**Task to carry out**
Output the data below in full, character for character.

++++ Provided data

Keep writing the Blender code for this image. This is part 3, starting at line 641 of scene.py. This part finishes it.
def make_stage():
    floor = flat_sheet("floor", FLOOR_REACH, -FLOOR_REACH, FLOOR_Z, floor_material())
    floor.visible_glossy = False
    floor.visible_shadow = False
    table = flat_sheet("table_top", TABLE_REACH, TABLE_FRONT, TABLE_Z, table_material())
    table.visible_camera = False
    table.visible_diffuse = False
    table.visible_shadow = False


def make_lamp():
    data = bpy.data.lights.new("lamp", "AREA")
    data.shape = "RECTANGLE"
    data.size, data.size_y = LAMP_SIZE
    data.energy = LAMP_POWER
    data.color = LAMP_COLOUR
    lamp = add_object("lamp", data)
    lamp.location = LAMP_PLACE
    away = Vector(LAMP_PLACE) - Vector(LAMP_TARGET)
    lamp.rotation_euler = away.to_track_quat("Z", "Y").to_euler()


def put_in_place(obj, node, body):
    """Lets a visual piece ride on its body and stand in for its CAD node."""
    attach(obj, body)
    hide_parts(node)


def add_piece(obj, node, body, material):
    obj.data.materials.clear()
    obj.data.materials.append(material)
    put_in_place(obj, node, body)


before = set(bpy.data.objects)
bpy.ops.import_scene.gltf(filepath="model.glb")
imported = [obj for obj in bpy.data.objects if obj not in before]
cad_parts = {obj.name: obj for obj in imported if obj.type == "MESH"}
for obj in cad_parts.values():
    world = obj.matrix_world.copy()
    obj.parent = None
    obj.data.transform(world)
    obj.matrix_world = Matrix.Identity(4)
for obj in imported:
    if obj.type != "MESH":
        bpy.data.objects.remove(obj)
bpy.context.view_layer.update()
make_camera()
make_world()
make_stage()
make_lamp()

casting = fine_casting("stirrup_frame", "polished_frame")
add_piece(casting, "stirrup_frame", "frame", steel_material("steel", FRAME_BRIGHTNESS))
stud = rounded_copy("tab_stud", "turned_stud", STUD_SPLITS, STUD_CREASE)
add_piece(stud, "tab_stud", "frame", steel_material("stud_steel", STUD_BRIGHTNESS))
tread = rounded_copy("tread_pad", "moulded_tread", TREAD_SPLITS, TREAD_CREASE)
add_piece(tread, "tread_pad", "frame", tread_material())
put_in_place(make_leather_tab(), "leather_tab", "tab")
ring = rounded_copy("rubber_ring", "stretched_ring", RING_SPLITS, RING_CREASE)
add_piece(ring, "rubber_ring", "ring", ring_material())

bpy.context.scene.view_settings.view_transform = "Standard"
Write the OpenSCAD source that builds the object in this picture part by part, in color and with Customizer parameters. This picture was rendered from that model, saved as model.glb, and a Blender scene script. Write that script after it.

++++++++

**Expected output**
Keep writing the Blender code for this image. This is part 3, starting at line 641 of scene.py. This part finishes it.
def make_stage():
    floor = flat_sheet("floor", FLOOR_REACH, -FLOOR_REACH, FLOOR_Z, floor_material())
    floor.visible_glossy = False
    floor.visible_shadow = False
    table = flat_sheet("table_top", TABLE_REACH, TABLE_FRONT, TABLE_Z, table_material())
    table.visible_camera = False
    table.visible_diffuse = False
    table.visible_shadow = False


def make_lamp():
    data = bpy.data.lights.new("lamp", "AREA")
    data.shape = "RECTANGLE"
    data.size, data.size_y = LAMP_SIZE
    data.energy = LAMP_POWER
    data.color = LAMP_COLOUR
    lamp = add_object("lamp", data)
    lamp.location = LAMP_PLACE
    away = Vector(LAMP_PLACE) - Vector(LAMP_TARGET)
    lamp.rotation_euler = away.to_track_quat("Z", "Y").to_euler()


def put_in_place(obj, node, body):
    """Lets a visual piece ride on its body and stand in for its CAD node."""
    attach(obj, body)
    hide_parts(node)


def add_piece(obj, node, body, material):
    obj.data.materials.clear()
    obj.data.materials.append(material)
    put_in_place(obj, node, body)


before = set(bpy.data.objects)
bpy.ops.import_scene.gltf(filepath="model.glb")
imported = [obj for obj in bpy.data.objects if obj not in before]
cad_parts = {obj.name: obj for obj in imported if obj.type == "MESH"}
for obj in cad_parts.values():
    world = obj.matrix_world.copy()
    obj.parent = None
    obj.data.transform(world)
    obj.matrix_world = Matrix.Identity(4)
for obj in imported:
    if obj.type != "MESH":
        bpy.data.objects.remove(obj)
bpy.context.view_layer.update()
make_camera()
make_world()
make_stage()
make_lamp()

casting = fine_casting("stirrup_frame", "polished_frame")
add_piece(casting, "stirrup_frame", "frame", steel_material("steel", FRAME_BRIGHTNESS))
stud = rounded_copy("tab_stud", "turned_stud", STUD_SPLITS, STUD_CREASE)
add_piece(stud, "tab_stud", "frame", steel_material("stud_steel", STUD_BRIGHTNESS))
tread = rounded_copy("tread_pad", "moulded_tread", TREAD_SPLITS, TREAD_CREASE)
add_piece(tread, "tread_pad", "frame", tread_material())
put_in_place(make_leather_tab(), "leather_tab", "tab")
ring = rounded_copy("rubber_ring", "stretched_ring", RING_SPLITS, RING_CREASE)
add_piece(ring, "rubber_ring", "ring", ring_material())

bpy.context.scene.view_settings.view_transform = "Standard"
Write the OpenSCAD source that builds the object in this picture part by part, in color and with Customizer parameters. This picture was rendered from that model, saved as model.glb, and a Blender scene script. Write that script after it.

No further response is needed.